En önemli konu olarak bize fikirlerimizi korkmadan söyleyebilmeyi öğretiyorlar mı? Sanırsam sadece kendi istedikleri cevapları duyabilecekleri şekilde öğretiyorlar. Oysa ki bize öğretilmesi gereken sonuna kadar kendi düşüncelerimizi nasıl savunabileceğimiz. Eğer hatamız varsa ışık tutun karanlık olan doğru yola. Eğer bizi ikna edecek bir neden verirseniz zaten koşacağız bu yola doğru. Ne yazık ki hayata hazırlamak, robot gibi tahtada bir şeyler anlatıp zil çalınca sınıftan çıkmak değildir. Kalplerimize dokunun ama bunu yaparken de fikirlerimize asla dokunmayın, göreceksiniz ki hem akademik hem sosyal hayata hazır bir nesil olacağız, öğretmenlerim!

Okuduğunuz üzere, ben de hala kendi içimde bir çelişki içerisindeyim, bu soruya tam olarak bir yanıt bulamadım. Bu hem eğitim sistemine hem öğretmene hem de bu soruyu cevaplayacak öğrenciye göre değişebilir.

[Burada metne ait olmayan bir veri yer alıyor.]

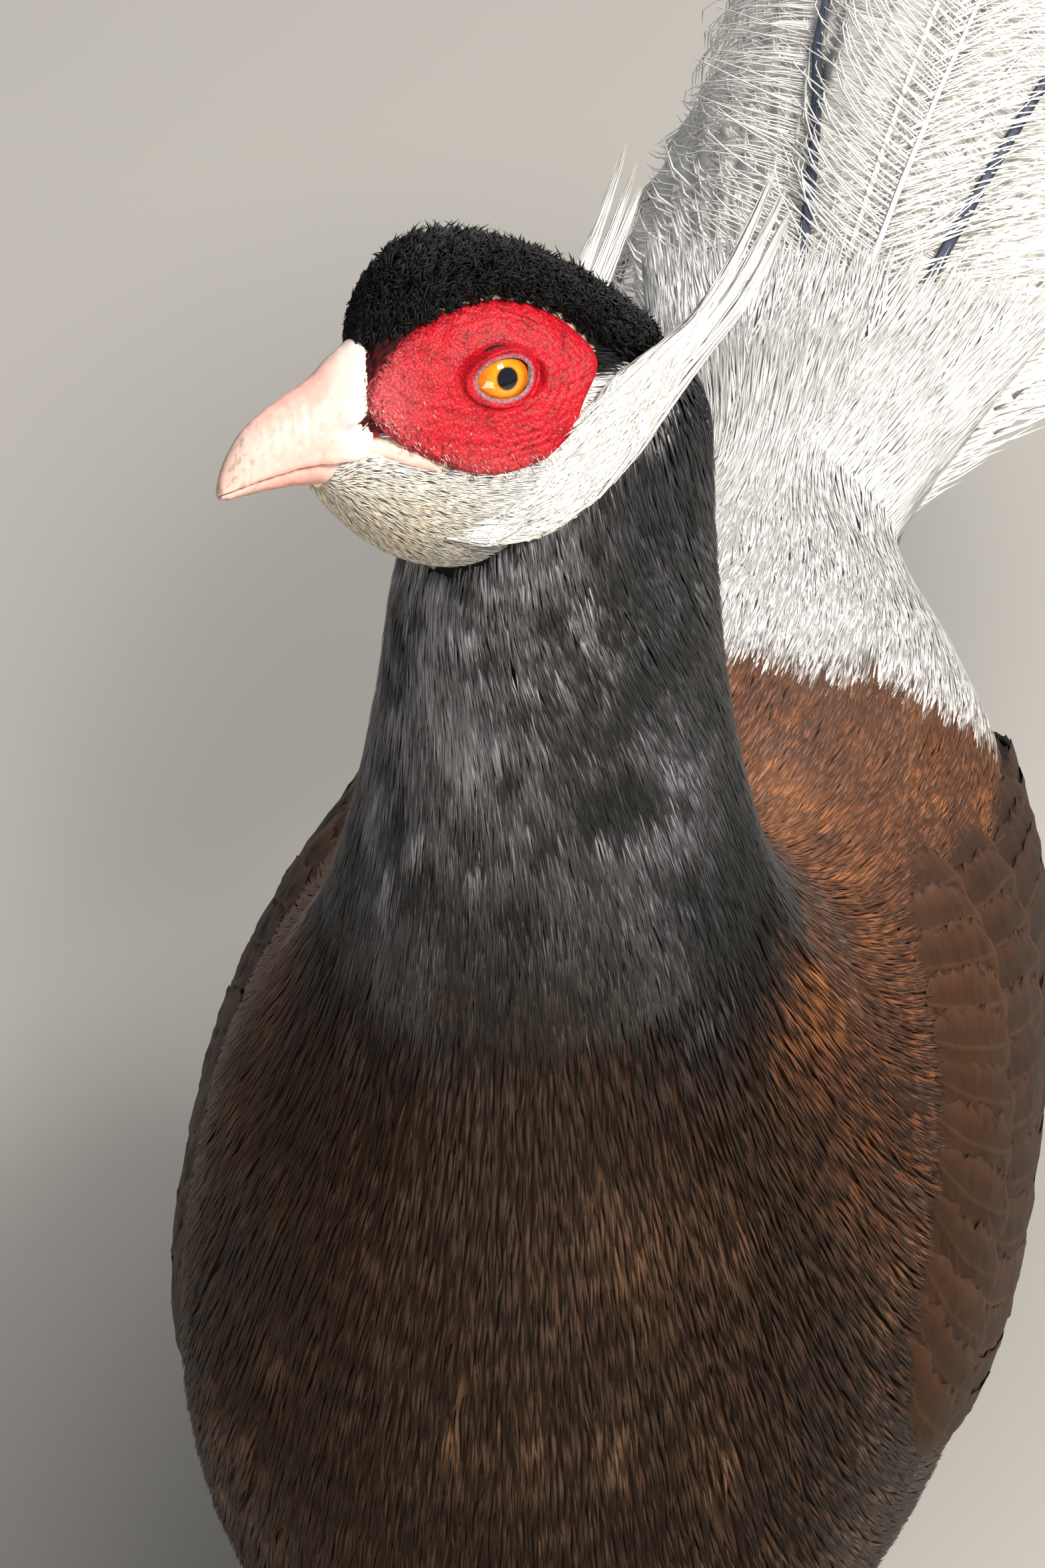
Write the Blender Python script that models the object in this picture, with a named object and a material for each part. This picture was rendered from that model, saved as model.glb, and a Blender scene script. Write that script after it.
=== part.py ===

Türkiye eğitim istemine bakarsak akademik olarak yeterli olsa da sosyal hayat için yeterli olduğunu düşünmüyorum. Aslında hayatı, sadece okulda değil, yaşadığın her an kaplumbağa adımlarıyla yavaş yavaş öğrenirsiniz. Umarım yakın gelecekte okullar bu konu hakkında daha bilinçli hale gelir ve hayata hazır daha çok genç ile karşılaşırız.